PROBLEM REQUIREMENTS >> Copy exactly the lines of the material below that run from the one containing "136 of scene.py. More parts follow." through the one containing "STEP = 0.25". Copy no other lines.

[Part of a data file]
--- START ---

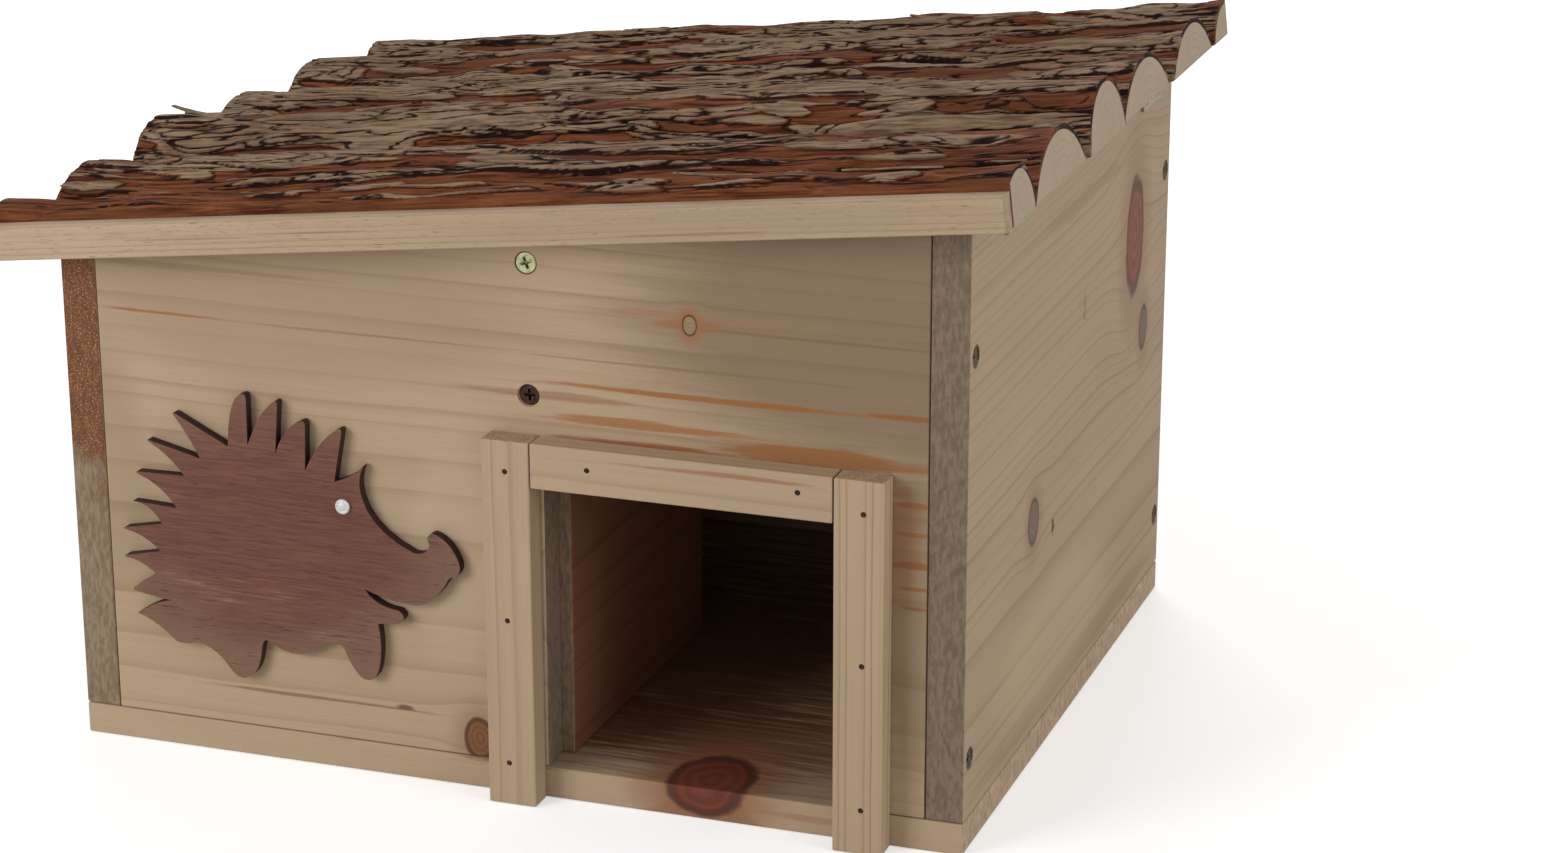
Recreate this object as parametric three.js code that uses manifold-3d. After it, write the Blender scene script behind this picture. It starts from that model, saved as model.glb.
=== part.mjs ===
// Hedgehog house: a box of pine boards with an entrance, and a hinged lid of bark-covered log slabs.
// Millimetres, +Z up, front towards -Y. The origin is the middle of the floor board's underside.
import * as THREE from 'three';
import { mergeVertices } from 'three/addons/utils/BufferGeometryUtils.js';
import Module from 'manifold-3d';

const wasm = await Module();
wasm.setup();

// Body
const fit = 0.3; // gap between pieces that touch
const overrun = 5; // how far a cutter reaches past the face that it opens
const bodyWidth = 350;
const bodyDepth = 288;
const floorThick = 12;
const boardThick = 14;
const eavesHeight = 192.8; // roof underside over the left wall's outer face
const roofSlope = THREE.MathUtils.degToRad(6.63); // the lid rises from left to right

// Entrance and its frame
const doorLeft = 15.4; // inner face of the left post
const doorWidth = 114.2;
const doorTop = 123.7;
const doorReveal = 1; // wall showing beside each post
const frameThick = 10.4;
const postWidth = 18.5;
const lintelHeight = 17;

// Partition
const partitionLeft = 7;
const partitionLength = 136;
const partitionHeadroom = 2;
const partitionScrewInset = 4.5; // from the partition's left face to the screws
const upperScrewShare = 0.951; // of the roof's height there
const lowerScrewRise = 14.3; // above the entrance frame

// Hedgehog plaque
const plaqueLeft = -154.2;
const plaqueBottom = 33;
const plaqueWidth = 139;
const plaqueHeight = 113;
const plaqueThick = 4;
const eyeDiameter = 5.8;
const eyeThick = 1;
const eyePlaceShares = [0.669, 0.648];
const spineTipRound = 3; // each spine is rounded over this length at its tip

// Wood screws
const screwHead = 8;
const screwHeadDepth = 2.6;
const screwShank = 4;
const screwLength = 36;
const screwRecess = 0.6; // head below the board's face
const lowSideScrewShare = 0.15; // of the side wall's height
const highSideScrewShare = 0.788;

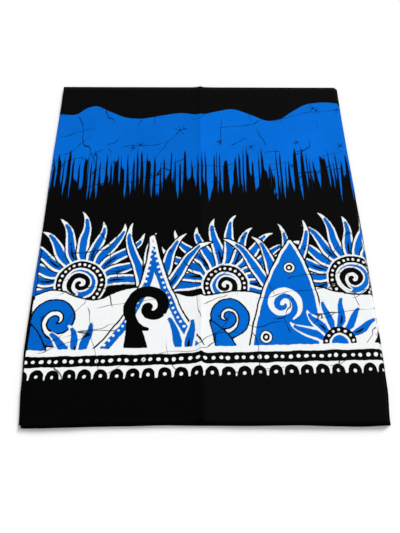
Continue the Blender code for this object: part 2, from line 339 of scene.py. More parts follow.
def face_ripple(x, y):
    """The face's soft troughs: broad ones and narrow ones everywhere, more of these beside the crease."""
    broad = waves(x, y, BROAD_RIPPLE, 3)
    narrow = waves(x, y * DRAWN_OUT, NARROW_RIPPLE, 7)
    beside = np.exp(-np.abs(x - SHIFT_X - CREASE_X) / CREASE_RIPPLE_REACH)
    return BROAD_SHARE * broad + (NARROW_SHARE + CREASE_RIPPLE_SHARE * beside) * narrow


def numbered(grid, start=0):
    """The indices of a grid's points."""
    rows, columns = grid.shape[:2]
    return np.arange(rows * columns).reshape(rows, columns) + start


def grid_sides(grid, start=0):
    """The four sides of a grid, each running in the direction of a walk round it."""
    place = numbered(grid, start)
    return [place[0].tolist(), place[:, -1].tolist(), place[-1][::-1].tolist(), place[::-1, 0].tolist()]


def boundary(grid):
    """Indices round a grid, from its near left corner to the right."""
    return [place for side in grid_sides(grid) for place in side[:-1]]


def grid_faces(grid, start=0, flip=False):
    place = numbered(grid, start)
    quads = np.stack([place[:-1, :-1], place[:-1, 1:], place[1:, 1:], place[1:, :-1]], axis=-1).reshape(-1, 4)
    return (quads[:, ::-1] if flip else quads).tolist()


def flat_rows(*grids):
    """The points of several grids as one list."""
    return np.vstack([grid.reshape(-1, grid.shape[-1]) for grid in grids])


def joined(above, below):
    """Faces between two closed loops of the same count."""
    after = zip(above[1:] + above[:1], below[1:] + below[:1])
    return [(high, low, next_low, next_high) for high, low, (next_high, next_low) in zip(above, below, after)]


def zipped(long_side, short_side):
    """Triangles between two open chains of points of different counts that run side by side."""
    faces = []
    at = 0
    steps = len(long_side) - 1
    for step in range(steps):
        faces.append((long_side[step], short_side[at], long_side[step + 1]))
        wanted = (step + 1) / steps * (len(short_side) - 1)
        while at < len(short_side) - 1 and (at + 0.5 < wanted or step == steps - 1):
            faces.append((long_side[step + 1], short_side[at], short_side[at + 1]))
            at += 1
    return faces


def new_object(name, data):
    made = bpy.data.objects.new(name, data)
    bpy.context.collection.objects.link(made)
    return made


# Folds sharper than this keep a hard edge in the shading
SHARP_ANGLE = math.radians(55)


def add_mesh(name, points, faces, material, places, numbers=None):
    """Adds a smooth mesh object, with its place on the flat cloth as a UV map and named numbers per point."""
    mesh = bpy.data.meshes.new(name)
    mesh.from_pydata([tuple(point) for point in points], [], faces)
    mesh.update()
    corners = np.empty(len(mesh.loops), dtype=np.int32)
    mesh.loops.foreach_get("vertex_index", corners)
    mesh.uv_layers.new(name=CLOTH_MAP).data.foreach_set("uv", places[corners].astype(np.float32).ravel())
    for label, values in (numbers or {}).items():
        attribute = mesh.attributes.new(label, "FLOAT", "POINT")
        attribute.data.foreach_set("value", values.astype(np.float32))
    mesh.materials.append(material)
    mesh.shade_smooth()
    mesh.set_sharp_from_angle(angle=SHARP_ANGLE)
    return new_object(name, mesh)


# The print, drawn by layers of paint on the flat cloth

WHITE, BLUE, BLACK = "white", "blue", "black"
FAR_OFF = 12.0
LOWER_TILT = 0.019
# How the drawing hand strays: how far, over what length, and a seed
STRAY_ACROSS = ((1.1, 47, 1), (0.4, 13, 4))
STRAY_DOWN = ((1.1, 53, 2), (0.4, 11, 5))


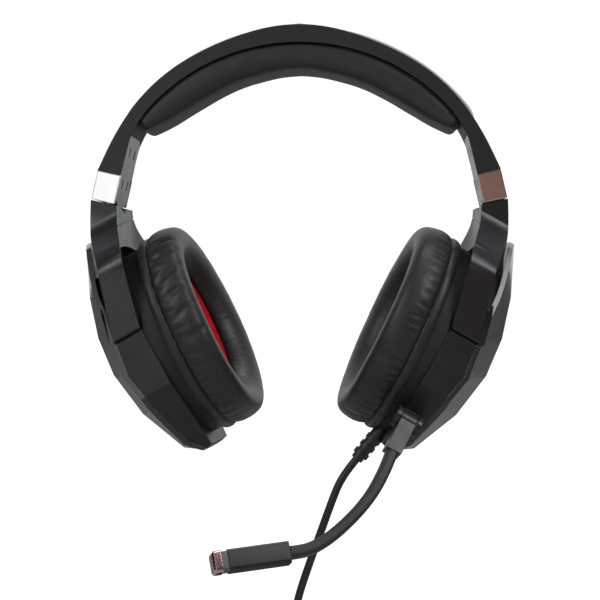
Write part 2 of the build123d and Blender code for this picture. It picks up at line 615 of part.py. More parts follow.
def build_microphone():
    hub = Rot(0, 90, 0) * Cylinder(HUB_RADIUS, HUB_WIDTH)
    pin = Rot(0, 90, 0) * Cylinder(MIC_PIN_RADIUS, HUB_WIDTH + 2 * (CHEEK_PLAY + CHEEK_WALL))
    bore = Rot(0, 90, 0) * Cylinder(MIC_PIN_RADIUS + PIN_PLAY, HUB_WIDTH + 1)

    block = bar((HUB_WIDTH, BLOCK_DEPTH, BLOCK_DROP - BLOCK_TOP), (0, 0, -(BLOCK_DROP + BLOCK_TOP) / 2))
    block = block + hub - bore
    wide = HUB_WIDTH + 2 * (CHEEK_PLAY + CHEEK_WALL)
    cheek = Rot(0, 90, 0) * Cylinder(HUB_RADIUS + 0.6, CHEEK_WALL)
    cheek += bar((CHEEK_WALL, MIC_BASE, 2 * HUB_RADIUS + 1.2), (0, MIC_BASE / 2, 0))
    offset_x = HUB_WIDTH / 2 + CHEEK_PLAY + CHEEK_WALL / 2
    mount = Pos(-offset_x, 0, 0) * cheek + Pos(offset_x, 0, 0) * cheek
    mount += bar((wide, MIC_BASE, 2 * HUB_RADIUS + 1.2), (0, HUB_RADIUS + CHEEK_PLAY + MIC_BASE / 2, 0))
    mount = Pos(*HUB) * (mount - pin)
    baffle_wall = extrude(cup_plane(-40) * (Pos(0, NECK_MIDDLE) * oval(*NECK)), 40 + PARTING)
    outline = extrude(cup_plane(-40) * cup_outline(HOUSING_TOP, HOUSING_HALF_TOP, SHOULDER_TOP), 100)
    mount = mount - (cup_form() & outline & bar((60, 200, 200), (PARTING + 30, 0, 0))) - baffle_wall

    points = [Vector(x, 0, z) for x, z in BOOM_PATH]
    path = FilletPolyline(*points, radius=BOOM_BEND)
    start = Plane(origin=path @ 0, z_dir=path % 0, x_dir=(0, 1, 0))
    section = start * RectangleRounded(BOOM_SECTION[1], BOOM_SECTION[0], BOOM_CORNER)
    boom = sweep(section, path=path)

    end = Vector(BOOM_PATH[-1][0], 0, BOOM_PATH[-1][1])
    along = (end - Vector(BOOM_PATH[-2][0], 0, BOOM_PATH[-2][1])).normalized()
    case = Plane(origin=end, z_dir=along, x_dir=(0, 1, 0)).location
    shell = extrude(RectangleRounded(MIC_SECTION[1], MIC_SECTION[0], CASE_CORNER), MIC_LENGTH)
    room = Pos(0, 0, MIC_FLOOR) * extrude(
        RectangleRounded(MIC_SECTION[1] - 2 * MIC_WALL, MIC_SECTION[0] - 2 * MIC_WALL, 0.8), MIC_LENGTH)
    ring = Pos(0, 0, MIC_LENGTH) * (extrude(RectangleRounded(MIC_SECTION[1] - 1, MIC_SECTION[0] - 1, 1.2), MIC_RING)
                                    - extrude(RectangleRounded(MIC_SECTION[1] - 4, MIC_SECTION[0] - 4, 0.6), MIC_RING))
    cap = Pos(0, 0, MIC_LENGTH + MIC_RING) * extrude(RectangleRounded(MIC_SECTION[1], MIC_SECTION[0], CASE_CORNER), MIC_CAP)
    cap = chamfer(cap.edges().group_by(Axis.Z)[-1], CAP_CHAMFER)
    capsule = Pos(0, 0, MIC_LENGTH - CAPSULE_THICK) * Cylinder(
        CAPSULE_RADIUS, CAPSULE_THICK, align=(Align.CENTER, Align.CENTER, Align.MIN))

    write("mic_mount", CUP * mount)
    write("mic_pin", CUP * Pos(*HUB) * pin)
    write("mic_block", MIC * block)
    write("mic_boom", MIC * boom)
    write("mic_case", MIC * case * (shell - room))
    write("mic_ring", MIC * case * ring)
    write("mic_end_cap", MIC * case * cap)
    write("mic_capsule", MIC * case * capsule)


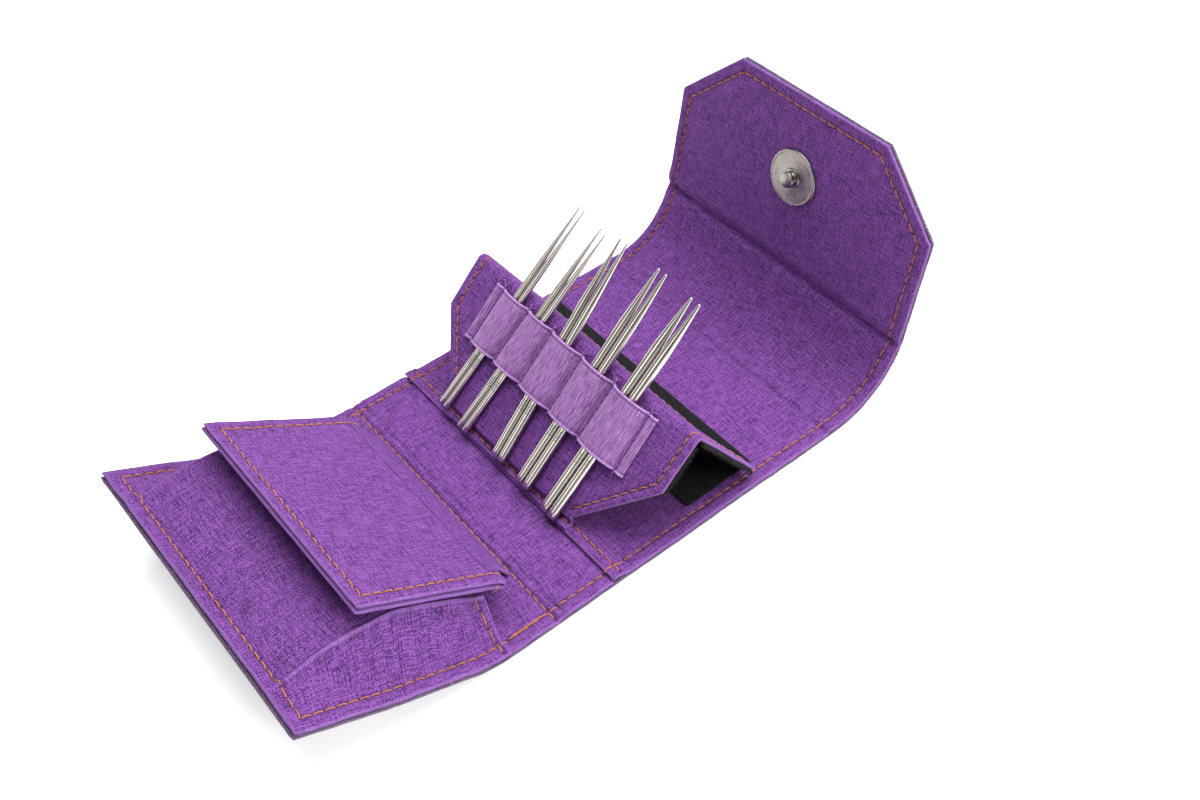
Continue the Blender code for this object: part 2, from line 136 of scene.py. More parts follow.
class Path:
    """A smooth line in the XZ plane for cloth to lie on, with the cloth's half width at each place."""

    STEP = 0.25

    def __init__(self, points, soft=1.4):
        rough = np.array(points, float)
        run = np.concatenate(([0], np.cumsum(np.hypot(*np.diff(rough[:, :2], axis=0).T))))
        place = np.linspace(0, run[-1], int(run[-1] / self.STEP) + 1)
        x, z, self.half = (np.interp(place, run, rough[:, k]) for k in range(3))
        reach = int(3 * soft / self.STEP)
        kernel = np.exp(-0.5 * (np.arange(-reach, reach + 1) * self.STEP / soft) ** 2)
        kernel /= kernel.sum()
        longer = [np.concatenate((2 * v[0] - v[reach:0:-1], v, 2 * v[-1] - v[-2:-reach - 2:-1]))
                  for v in (x, z)]
        self.x, self.z = (np.convolve(v, kernel, "valid") for v in longer)
        self.s = np.concatenate(([0], np.cumsum(np.hypot(np.diff(self.x), np.diff(self.z)))))
        self.head = np.unwrap(np.arctan2(np.gradient(self.z), np.gradient(self.x)))
        self.length = self.s[-1]

    def width(self, s):
        return np.interp(s, self.s, self.half)

    def heading(self, s):
        return np.interp(s, self.s, self.head)

    def place(self, s, y, h):
        """Points in space for flat places (s, y) at height h off the path."""
        s = np.asarray(s, float)
        head = self.heading(s)
        over = s - np.clip(s, 0, self.length)
        x = np.interp(s, self.s, self.x) + over * np.cos(head) - h * np.sin(head)
        z = np.interp(s, self.s, self.z) + over * np.sin(head) + h * np.cos(head)
        return np.stack((x, np.broadcast_to(y, x.shape), z), -1)

    def near(self, x, z):
        """s of the place on the path that is nearest to (x, z)."""
        return float(self.s[np.argmin((self.x - x) ** 2 + (self.z - z) ** 2)])


def offset_loop(points, inset):
    """A closed flat outline moved inwards by inset, with its corners mitred."""
    points = np.array(points, float)
    before, after = unit(points - np.roll(points, 1, 0)), unit(np.roll(points, -1, 0) - points)
    turned = (before + after)[:, ::-1] * (1, -1)
    return list(points + turned * inset / (1 + (before * after).sum(1, keepdims=True)))


def stitch_line(points, pitch=STITCH):
    """Stitches (start, end) along a flat line through the points."""
    stitches = []
    for a, b in zip(points, points[1:]):
        count = max(1, round(math.dist(a, b) / pitch))
        holes = np.linspace(a, b, count + 1)
        stitches += list(zip(holes, holes[1:]))
    return stitches


def cross_seam(s, half, pitch=STITCH):
    """A seam straight across a cloth."""
    return stitch_line([(s, half), (s, -half)], pitch)


def inside(stitches, low, high):
    return [(a, b) for a, b in stitches if low <= (a[0] + b[0]) / 2 < high]


def seam_dip(s, y, stitches, depth=0.30, hole=0.35):
    """How far sewn cloth is pulled in along its stitches, and the painted shade that darkens its needle
    holes.
    """
    dip, dark = np.zeros(s.shape), np.zeros(s.shape)
    for a, b in stitches:
        low, high = np.minimum(a, b) - 3 * SEAM_WIDTH, np.maximum(a, b) + 3 * SEAM_WIDTH
        near = (s > low[0]) & (s < high[0]) & (y > low[1]) & (y < high[1])
        if near.any():
            at = np.stack((s[near], y[near]), -1)
            t = np.clip((at - a) @ (b - a) / ((b - a) @ (b - a)), 0, 1)
            away = np.linalg.norm(at - a - t[:, None] * (b - a), axis=1)
            at_hole = hump(np.minimum(*(np.linalg.norm(at - end, axis=1) for end in (a, b))), HOLE)
            dip[near] = np.maximum(dip[near], depth * hump(away, SEAM_WIDTH) + hole * at_hole)
            dark[near] = np.maximum(dark[near], at_hole)
    return dip, dark


# ---------------------------------------------------------------- meshes

def make_mesh(name, points, faces, mat, weave=None, shade=None):
    mesh = bpy.data.meshes.new(name)
    mesh.from_pydata((np.array(points, float) * MM).tolist(), [], faces)
    mesh.materials.append(mat)
    mesh.shade_smooth()
    if weave is not None:
        attribute = mesh.attributes.new("weave", "FLOAT_VECTOR", "POINT")
        attribute.data.foreach_set("vector", np.asarray(weave, np.float32).ravel())
    if shade is not None:
        attribute = mesh.attributes.new("shade", "FLOAT", "POINT")
        attribute.data.foreach_set("value", np.asarray(shade, np.float32))
    obj = bpy.data.objects.new(name, mesh)
    bpy.context.scene.collection.objects.link(obj)
    return obj


def skin(rings, sides, capped=True):
    """Faces over rings of points, each with that many sides, and over both ends."""
    faces = []
    for i, k in itertools.product(range(rings - 1), range(sides)):
        low, high, j = i * sides, (i + 1) * sides, (k + 1) % sides
        faces.append([low + k, low + j, high + j, high + k])
    if capped:
        faces += [list(range(sides))[::-1], list(range((rings - 1) * sides, rings * sides))]
    return faces


def turned_edge(radius, tuck):
    """Steps (outward, height) of an edge that rolls under and runs back in by tuck."""
    angles = [math.radians(a) for a in (60, 30, 0, -30, -60, -90)]
    return [(radius * math.cos(a), radius * math.sin(a) - radius) for a in angles] + [(-tuck, -2 * radius)]


def lines(low, high, step, fine=()):
    """Grid lines from low to high, closer together near the fine places."""
    marks = list(np.linspace(low, high, max(2, int(round((high - low) / step)) + 1)))
    for place in fine:
        marks += [m for m in np.arange(place - 1.6, place + 1.6 + FINE / 2, FINE) if low < m < high]
    marks = np.unique(np.round(marks, 4))
    kept = [marks[0]]
    for m in marks[1:-1]:
        if m - kept[-1] > 0.6 * FINE and marks[-1] - m > 0.5 * FINE:
            kept.append(m)
    return np.array(kept + [marks[-1]])


def edge_offsets(seam):
    """Distances from the edge for the lines across a cloth: close together at the edge and the seam."""
    return np.concatenate((np.arange(0, 1.2, 0.3), np.arange(1.2, seam - 1.4, 0.6),
                           np.arange(seam - 1.4, seam + 1.5, FINE), (seam + 2.2, seam + 3.2, seam + 4.5)))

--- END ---

ANSWER TO THIS PROBLEM >>
Continue the Blender code for this object: part 2, from line 136 of scene.py. More parts follow.
class Path:
    """A smooth line in the XZ plane for cloth to lie on, with the cloth's half width at each place."""

    STEP = 0.25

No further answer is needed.